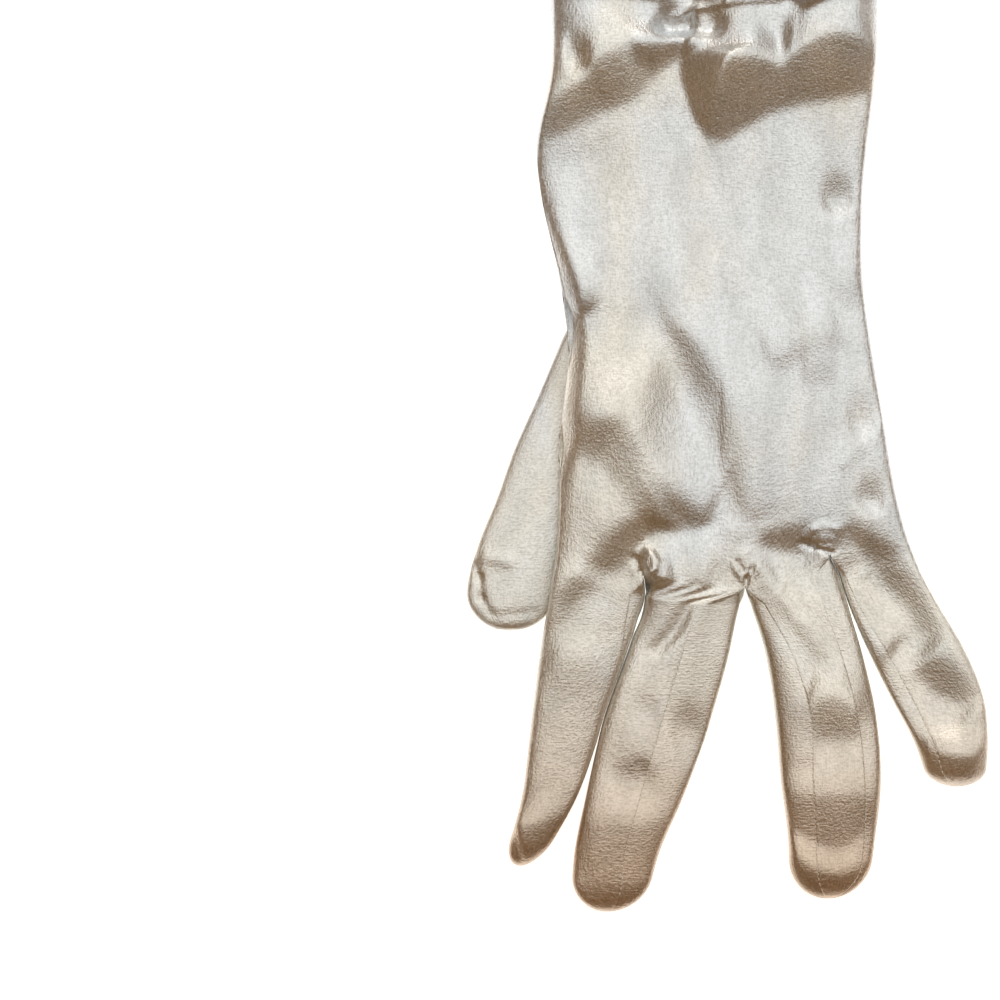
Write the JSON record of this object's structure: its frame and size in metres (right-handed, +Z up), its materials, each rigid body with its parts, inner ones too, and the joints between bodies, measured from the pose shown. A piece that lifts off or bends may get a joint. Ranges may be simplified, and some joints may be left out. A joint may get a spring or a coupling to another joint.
{
  "type": "ruched satin glove",
  "caption": "Stretch satin dress glove lying flat on its palm, hollow throughout, with ruched cuff, gussets in the forks and a set-in thumb folded under the palm.",
  "frame": {"origin": "on the surface that the glove lies on, at its flat palm face under the middle of the hand", "axes": "+Y from the fingertips to the open cuff, +Z up out of the palm through the back of the hand, +X from the thumb's side to the little finger's side"},
  "size_m": [0.1241, 0.2538, 0.0229],
  "materials": {
    "satin": "ivory stretch satin with a soft sheen",
    "gusset_satin": "the same ivory satin, knit across"
  },
  "bodies": {
    "root": {"back_panel": "satin", "palm_panel": "satin", "thumb": "satin", "gusset_index_middle": "gusset_satin", "gusset_middle_ring": "gusset_satin", "gusset_ring_little": "gusset_satin"}
  },
  "joints": []
}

→ WHAT IS REQUIRED
Copy down the material exactly as written.

→ EXPECTED OUTPUT
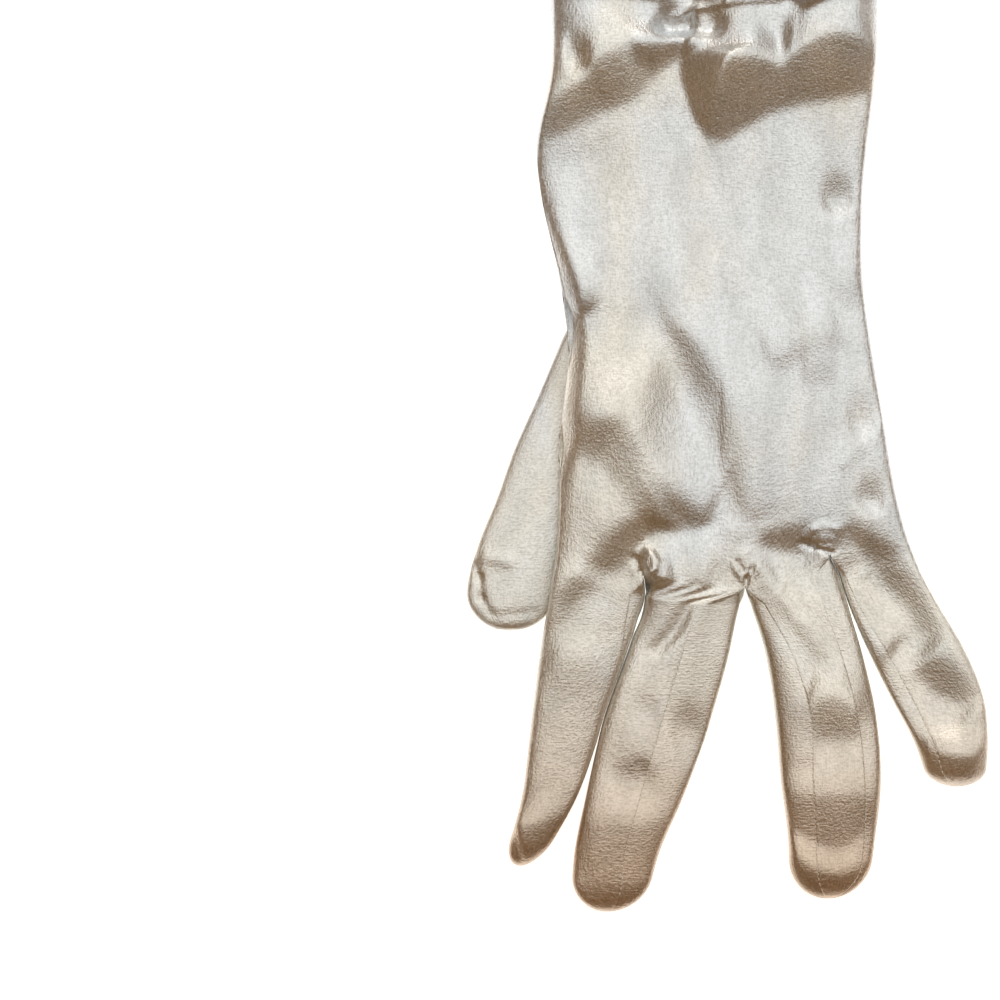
Write the JSON record of this object's structure: its frame and size in metres (right-handed, +Z up), its materials, each rigid body with its parts, inner ones too, and the joints between bodies, measured from the pose shown. A piece that lifts off or bends may get a joint. Ranges may be simplified, and some joints may be left out. A joint may get a spring or a coupling to another joint.
{
  "type": "ruched satin glove",
  "caption": "Stretch satin dress glove lying flat on its palm, hollow throughout, with ruched cuff, gussets in the forks and a set-in thumb folded under the palm.",
  "frame": {"origin": "on the surface that the glove lies on, at its flat palm face under the middle of the hand", "axes": "+Y from the fingertips to the open cuff, +Z up out of the palm through the back of the hand, +X from the thumb's side to the little finger's side"},
  "size_m": [0.1241, 0.2538, 0.0229],
  "materials": {
    "satin": "ivory stretch satin with a soft sheen",
    "gusset_satin": "the same ivory satin, knit across"
  },
  "bodies": {
    "root": {"back_panel": "satin", "palm_panel": "satin", "thumb": "satin", "gusset_index_middle": "gusset_satin", "gusset_middle_ring": "gusset_satin", "gusset_ring_little": "gusset_satin"}
  },
  "joints": []
}